(Objective): Copy exactly the lines from the one containing "cut(wedge, rim_sleeve())" to the one containing "# and every", both lines included, and nothing else.

## begin Data rows

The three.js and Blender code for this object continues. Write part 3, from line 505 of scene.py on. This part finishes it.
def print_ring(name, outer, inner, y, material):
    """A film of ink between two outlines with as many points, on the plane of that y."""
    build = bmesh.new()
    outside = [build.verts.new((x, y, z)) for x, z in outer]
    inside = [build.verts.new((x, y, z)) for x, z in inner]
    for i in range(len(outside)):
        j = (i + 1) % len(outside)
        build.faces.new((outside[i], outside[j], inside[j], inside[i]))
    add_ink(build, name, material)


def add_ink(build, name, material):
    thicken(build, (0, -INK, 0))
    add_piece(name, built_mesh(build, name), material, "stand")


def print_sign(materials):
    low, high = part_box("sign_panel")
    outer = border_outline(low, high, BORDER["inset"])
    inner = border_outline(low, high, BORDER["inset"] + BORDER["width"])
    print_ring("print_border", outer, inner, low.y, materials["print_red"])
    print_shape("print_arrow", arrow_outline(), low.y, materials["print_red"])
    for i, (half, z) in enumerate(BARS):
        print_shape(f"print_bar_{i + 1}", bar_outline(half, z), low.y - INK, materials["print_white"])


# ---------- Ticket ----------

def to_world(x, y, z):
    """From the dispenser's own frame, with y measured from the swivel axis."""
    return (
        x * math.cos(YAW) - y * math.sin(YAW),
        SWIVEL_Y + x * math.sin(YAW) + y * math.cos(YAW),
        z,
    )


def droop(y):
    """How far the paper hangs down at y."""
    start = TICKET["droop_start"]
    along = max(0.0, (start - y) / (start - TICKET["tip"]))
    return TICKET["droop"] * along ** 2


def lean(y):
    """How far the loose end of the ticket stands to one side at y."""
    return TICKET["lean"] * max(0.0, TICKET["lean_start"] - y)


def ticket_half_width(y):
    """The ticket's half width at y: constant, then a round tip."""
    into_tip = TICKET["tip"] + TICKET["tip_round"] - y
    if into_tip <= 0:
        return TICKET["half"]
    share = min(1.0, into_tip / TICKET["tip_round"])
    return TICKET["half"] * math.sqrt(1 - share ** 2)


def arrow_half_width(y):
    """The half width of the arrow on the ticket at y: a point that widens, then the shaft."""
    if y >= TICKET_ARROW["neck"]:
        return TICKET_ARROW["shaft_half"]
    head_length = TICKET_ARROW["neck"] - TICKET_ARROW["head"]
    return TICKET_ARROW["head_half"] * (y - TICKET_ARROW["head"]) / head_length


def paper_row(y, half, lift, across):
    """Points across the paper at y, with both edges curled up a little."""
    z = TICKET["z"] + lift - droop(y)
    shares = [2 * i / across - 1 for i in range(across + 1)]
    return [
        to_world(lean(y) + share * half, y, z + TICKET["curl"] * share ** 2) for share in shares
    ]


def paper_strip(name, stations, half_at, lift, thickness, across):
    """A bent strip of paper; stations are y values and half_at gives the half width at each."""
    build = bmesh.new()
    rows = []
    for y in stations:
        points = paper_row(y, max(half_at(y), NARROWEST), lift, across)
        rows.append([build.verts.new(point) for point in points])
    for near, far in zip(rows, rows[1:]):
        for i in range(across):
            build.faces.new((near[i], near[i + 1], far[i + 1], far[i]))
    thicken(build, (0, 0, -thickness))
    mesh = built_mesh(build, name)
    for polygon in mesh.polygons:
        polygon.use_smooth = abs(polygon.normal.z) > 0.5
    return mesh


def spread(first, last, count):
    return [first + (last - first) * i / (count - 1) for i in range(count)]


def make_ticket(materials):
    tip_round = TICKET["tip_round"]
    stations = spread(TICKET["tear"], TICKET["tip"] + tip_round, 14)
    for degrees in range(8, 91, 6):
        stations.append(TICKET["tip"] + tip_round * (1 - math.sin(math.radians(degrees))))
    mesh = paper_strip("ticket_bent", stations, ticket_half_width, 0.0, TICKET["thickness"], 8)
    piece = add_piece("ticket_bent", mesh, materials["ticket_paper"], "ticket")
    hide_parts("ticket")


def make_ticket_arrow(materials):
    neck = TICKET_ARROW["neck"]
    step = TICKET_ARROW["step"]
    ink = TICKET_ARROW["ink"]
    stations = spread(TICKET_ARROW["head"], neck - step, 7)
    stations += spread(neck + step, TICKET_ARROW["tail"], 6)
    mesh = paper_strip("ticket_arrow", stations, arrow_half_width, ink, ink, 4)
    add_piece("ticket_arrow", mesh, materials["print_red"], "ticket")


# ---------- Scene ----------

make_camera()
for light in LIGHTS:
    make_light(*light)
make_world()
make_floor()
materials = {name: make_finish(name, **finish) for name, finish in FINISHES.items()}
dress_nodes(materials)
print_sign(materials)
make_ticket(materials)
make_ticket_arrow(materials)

## end Data rows
## begin Data rows

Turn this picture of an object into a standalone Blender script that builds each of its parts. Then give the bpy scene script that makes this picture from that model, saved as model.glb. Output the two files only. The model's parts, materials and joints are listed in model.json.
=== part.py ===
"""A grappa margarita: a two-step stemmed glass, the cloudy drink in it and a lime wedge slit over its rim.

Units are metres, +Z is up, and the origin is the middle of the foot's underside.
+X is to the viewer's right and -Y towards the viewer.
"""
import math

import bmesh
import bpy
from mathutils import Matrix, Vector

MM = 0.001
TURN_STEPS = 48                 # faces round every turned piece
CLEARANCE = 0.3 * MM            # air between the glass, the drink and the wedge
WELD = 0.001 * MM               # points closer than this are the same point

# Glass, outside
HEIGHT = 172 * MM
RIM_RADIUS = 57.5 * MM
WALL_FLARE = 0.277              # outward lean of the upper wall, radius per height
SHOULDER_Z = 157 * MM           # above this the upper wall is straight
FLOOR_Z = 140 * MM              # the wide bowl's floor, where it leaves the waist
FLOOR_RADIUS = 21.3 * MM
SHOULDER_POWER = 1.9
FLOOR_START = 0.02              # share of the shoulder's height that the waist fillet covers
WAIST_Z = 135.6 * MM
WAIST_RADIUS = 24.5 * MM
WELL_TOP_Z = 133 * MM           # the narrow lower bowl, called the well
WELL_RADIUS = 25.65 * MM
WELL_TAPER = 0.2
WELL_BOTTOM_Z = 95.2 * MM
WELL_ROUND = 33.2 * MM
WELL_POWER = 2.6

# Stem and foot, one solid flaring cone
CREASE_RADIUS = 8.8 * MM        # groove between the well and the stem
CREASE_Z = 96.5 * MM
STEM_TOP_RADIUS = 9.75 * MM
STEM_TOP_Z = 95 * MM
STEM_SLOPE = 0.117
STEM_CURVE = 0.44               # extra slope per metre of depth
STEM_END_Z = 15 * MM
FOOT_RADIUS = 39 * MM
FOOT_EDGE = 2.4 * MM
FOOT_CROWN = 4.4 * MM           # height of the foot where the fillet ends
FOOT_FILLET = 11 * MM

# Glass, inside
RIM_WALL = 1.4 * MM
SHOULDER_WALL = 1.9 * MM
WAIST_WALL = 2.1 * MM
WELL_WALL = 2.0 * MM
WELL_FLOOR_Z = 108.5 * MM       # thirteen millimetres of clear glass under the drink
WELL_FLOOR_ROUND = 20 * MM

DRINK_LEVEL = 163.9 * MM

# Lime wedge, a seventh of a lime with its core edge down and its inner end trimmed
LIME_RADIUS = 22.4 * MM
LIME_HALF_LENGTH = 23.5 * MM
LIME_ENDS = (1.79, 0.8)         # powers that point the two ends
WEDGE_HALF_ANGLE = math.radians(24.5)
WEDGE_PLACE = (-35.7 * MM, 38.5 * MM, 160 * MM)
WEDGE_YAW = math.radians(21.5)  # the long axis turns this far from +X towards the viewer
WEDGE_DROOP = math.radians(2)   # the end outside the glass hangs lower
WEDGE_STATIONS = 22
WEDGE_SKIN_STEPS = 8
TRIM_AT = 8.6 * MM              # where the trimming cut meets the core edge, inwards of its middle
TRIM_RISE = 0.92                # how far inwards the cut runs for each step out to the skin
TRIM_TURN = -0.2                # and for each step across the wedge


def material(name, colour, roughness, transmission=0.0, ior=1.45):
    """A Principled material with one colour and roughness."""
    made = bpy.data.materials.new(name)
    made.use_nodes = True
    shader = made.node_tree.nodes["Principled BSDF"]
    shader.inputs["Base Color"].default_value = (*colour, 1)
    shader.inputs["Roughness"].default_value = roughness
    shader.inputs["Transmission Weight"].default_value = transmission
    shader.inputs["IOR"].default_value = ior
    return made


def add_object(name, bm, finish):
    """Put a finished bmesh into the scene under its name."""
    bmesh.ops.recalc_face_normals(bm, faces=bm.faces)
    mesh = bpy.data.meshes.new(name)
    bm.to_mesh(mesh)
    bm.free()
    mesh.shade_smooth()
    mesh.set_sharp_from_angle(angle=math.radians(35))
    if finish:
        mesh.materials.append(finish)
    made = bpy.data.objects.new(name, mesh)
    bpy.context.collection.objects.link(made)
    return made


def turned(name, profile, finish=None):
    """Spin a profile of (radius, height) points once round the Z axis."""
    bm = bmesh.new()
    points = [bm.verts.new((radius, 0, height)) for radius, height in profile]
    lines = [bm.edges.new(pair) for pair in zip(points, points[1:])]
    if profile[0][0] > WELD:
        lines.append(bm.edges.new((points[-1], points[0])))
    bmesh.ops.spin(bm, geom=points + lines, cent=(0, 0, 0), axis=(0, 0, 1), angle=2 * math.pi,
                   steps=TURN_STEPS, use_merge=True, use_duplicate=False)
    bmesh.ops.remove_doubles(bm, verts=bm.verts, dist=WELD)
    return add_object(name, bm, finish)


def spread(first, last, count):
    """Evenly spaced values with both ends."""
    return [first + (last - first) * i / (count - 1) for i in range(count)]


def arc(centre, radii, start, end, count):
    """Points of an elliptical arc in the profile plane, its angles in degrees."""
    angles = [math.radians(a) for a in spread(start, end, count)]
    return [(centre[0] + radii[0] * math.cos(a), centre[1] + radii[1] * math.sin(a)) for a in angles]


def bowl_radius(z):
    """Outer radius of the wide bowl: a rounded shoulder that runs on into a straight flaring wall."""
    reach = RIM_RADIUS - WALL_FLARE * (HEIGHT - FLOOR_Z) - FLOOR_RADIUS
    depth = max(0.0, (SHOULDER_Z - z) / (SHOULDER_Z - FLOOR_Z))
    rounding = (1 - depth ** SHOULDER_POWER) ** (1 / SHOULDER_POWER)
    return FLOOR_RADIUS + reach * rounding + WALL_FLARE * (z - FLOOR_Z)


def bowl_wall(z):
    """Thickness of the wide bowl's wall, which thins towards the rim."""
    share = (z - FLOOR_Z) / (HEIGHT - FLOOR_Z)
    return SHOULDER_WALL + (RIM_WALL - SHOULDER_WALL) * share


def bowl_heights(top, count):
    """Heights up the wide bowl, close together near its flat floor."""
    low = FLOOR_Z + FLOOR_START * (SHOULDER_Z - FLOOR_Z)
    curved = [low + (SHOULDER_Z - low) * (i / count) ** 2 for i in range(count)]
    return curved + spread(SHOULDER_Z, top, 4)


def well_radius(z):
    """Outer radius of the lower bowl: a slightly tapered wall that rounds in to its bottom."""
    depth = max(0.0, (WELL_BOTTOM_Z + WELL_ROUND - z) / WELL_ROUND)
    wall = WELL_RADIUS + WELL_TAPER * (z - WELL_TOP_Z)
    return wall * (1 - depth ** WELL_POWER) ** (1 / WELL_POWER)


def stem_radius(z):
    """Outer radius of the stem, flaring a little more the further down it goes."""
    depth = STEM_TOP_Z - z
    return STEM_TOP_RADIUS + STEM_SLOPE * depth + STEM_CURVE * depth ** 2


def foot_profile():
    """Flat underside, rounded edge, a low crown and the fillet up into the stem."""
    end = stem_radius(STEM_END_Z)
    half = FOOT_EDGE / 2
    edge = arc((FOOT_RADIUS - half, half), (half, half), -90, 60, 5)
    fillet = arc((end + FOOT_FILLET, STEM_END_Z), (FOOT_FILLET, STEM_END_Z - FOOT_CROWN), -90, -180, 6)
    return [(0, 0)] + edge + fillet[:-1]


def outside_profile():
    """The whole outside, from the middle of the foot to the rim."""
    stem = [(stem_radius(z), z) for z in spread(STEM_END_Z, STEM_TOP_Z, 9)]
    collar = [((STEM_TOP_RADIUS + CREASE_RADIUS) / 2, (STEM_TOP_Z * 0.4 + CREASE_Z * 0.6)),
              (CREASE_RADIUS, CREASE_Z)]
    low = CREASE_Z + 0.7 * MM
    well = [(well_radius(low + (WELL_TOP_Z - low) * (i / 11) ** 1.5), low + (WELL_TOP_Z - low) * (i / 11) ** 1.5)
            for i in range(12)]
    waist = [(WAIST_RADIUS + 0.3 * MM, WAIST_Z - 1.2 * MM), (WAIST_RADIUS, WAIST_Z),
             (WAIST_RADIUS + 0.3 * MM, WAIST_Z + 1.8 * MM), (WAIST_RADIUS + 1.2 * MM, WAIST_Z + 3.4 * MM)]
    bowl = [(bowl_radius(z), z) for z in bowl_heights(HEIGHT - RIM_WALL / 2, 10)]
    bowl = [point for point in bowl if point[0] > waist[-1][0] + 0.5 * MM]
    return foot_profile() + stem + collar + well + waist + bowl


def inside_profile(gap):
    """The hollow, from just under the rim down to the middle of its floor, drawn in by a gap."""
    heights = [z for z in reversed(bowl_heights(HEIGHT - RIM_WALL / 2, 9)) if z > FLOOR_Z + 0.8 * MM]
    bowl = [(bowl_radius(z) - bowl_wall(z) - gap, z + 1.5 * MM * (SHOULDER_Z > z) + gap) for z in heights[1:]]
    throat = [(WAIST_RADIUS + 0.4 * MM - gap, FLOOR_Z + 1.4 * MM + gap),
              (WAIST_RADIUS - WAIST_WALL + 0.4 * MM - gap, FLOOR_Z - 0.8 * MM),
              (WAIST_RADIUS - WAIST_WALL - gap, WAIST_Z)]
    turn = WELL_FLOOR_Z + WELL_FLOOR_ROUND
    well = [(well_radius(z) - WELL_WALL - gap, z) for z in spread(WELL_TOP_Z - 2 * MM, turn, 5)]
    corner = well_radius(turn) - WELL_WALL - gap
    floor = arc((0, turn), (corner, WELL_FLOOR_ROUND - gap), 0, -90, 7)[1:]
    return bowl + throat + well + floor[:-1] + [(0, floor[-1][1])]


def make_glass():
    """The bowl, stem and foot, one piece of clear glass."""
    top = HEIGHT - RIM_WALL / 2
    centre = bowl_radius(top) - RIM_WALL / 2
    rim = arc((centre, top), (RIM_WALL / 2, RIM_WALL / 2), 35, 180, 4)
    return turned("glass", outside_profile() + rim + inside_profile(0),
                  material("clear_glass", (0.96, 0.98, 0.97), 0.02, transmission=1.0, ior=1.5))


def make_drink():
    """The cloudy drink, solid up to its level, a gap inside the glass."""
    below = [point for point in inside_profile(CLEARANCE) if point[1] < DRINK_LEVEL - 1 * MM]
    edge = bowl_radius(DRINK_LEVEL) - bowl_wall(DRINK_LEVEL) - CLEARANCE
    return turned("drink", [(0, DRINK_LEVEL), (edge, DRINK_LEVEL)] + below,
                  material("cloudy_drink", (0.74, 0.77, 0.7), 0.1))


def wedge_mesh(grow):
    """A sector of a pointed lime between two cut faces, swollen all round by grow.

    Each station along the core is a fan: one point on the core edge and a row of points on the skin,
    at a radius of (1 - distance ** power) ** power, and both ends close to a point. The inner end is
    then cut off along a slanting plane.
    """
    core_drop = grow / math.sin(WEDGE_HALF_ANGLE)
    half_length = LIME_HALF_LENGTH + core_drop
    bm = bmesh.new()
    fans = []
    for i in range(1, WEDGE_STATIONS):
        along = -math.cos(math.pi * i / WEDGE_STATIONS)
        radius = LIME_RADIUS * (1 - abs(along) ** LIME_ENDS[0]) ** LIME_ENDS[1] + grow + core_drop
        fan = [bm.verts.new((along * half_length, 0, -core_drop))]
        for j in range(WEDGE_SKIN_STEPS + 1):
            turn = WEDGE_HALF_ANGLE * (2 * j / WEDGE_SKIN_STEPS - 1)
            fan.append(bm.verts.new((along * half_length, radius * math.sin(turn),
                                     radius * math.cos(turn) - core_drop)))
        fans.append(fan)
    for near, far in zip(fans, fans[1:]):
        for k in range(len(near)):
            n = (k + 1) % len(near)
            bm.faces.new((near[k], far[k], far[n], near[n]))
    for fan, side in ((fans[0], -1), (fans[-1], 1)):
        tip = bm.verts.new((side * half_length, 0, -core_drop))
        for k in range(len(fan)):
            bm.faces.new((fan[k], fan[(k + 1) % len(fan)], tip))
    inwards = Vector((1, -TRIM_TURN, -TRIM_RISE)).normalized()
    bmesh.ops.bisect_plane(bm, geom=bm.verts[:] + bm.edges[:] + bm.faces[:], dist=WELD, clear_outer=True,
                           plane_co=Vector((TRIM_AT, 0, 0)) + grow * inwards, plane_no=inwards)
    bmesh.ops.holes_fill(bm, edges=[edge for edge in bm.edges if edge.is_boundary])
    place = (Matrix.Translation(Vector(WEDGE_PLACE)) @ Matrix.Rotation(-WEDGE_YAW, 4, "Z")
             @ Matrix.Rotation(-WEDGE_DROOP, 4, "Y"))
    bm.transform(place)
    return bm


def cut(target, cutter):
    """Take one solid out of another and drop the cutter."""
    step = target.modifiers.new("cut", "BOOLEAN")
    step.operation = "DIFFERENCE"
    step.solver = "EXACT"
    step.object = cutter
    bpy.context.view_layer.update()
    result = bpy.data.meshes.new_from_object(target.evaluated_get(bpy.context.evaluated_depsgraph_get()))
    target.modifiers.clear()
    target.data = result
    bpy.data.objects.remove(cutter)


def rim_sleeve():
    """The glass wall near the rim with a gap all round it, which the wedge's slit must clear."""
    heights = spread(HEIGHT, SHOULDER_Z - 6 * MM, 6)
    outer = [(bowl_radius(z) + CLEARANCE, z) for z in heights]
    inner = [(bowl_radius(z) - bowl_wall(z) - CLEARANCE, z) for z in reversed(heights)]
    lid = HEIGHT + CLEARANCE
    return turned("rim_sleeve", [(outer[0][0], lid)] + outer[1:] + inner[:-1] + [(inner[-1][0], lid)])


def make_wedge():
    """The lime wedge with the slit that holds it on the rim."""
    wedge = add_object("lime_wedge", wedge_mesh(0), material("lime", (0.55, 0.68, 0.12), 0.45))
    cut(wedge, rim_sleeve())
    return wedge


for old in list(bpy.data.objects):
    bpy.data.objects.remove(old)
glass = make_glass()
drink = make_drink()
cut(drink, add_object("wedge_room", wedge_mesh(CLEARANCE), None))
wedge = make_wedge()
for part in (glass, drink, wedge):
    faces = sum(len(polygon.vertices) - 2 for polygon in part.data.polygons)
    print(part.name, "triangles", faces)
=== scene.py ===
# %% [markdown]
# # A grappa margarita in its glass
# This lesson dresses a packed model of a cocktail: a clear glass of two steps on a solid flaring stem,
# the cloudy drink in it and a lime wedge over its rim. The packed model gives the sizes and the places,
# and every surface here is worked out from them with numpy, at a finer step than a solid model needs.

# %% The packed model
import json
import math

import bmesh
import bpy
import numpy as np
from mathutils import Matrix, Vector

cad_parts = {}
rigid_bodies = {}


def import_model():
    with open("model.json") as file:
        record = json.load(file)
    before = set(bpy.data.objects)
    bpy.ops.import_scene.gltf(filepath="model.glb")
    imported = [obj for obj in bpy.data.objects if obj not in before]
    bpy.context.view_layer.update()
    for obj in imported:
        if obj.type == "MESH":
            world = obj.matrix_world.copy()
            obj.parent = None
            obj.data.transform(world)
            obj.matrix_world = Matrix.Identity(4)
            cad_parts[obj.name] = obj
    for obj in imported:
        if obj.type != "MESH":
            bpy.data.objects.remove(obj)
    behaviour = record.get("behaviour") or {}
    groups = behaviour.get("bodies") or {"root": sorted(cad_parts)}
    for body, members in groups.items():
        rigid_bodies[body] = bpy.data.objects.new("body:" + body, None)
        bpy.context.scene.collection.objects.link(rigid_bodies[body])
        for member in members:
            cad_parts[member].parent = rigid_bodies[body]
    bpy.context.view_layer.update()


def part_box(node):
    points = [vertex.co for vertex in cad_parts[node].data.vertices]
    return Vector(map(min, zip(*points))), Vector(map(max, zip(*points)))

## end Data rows

(Exercise response):
    cut(wedge, rim_sleeve())
    return wedge


for old in list(bpy.data.objects):
    bpy.data.objects.remove(old)
glass = make_glass()
drink = make_drink()
cut(drink, add_object("wedge_room", wedge_mesh(CLEARANCE), None))
wedge = make_wedge()
for part in (glass, drink, wedge):
    faces = sum(len(polygon.vertices) - 2 for polygon in part.data.polygons)
    print(part.name, "triangles", faces)
=== scene.py ===
# %% [markdown]
# # A grappa margarita in its glass
# This lesson dresses a packed model of a cocktail: a clear glass of two steps on a solid flaring stem,
# the cloudy drink in it and a lime wedge over its rim. The packed model gives the sizes and the places,
# and every surface here is worked out from them with numpy, at a finer step than a solid model needs.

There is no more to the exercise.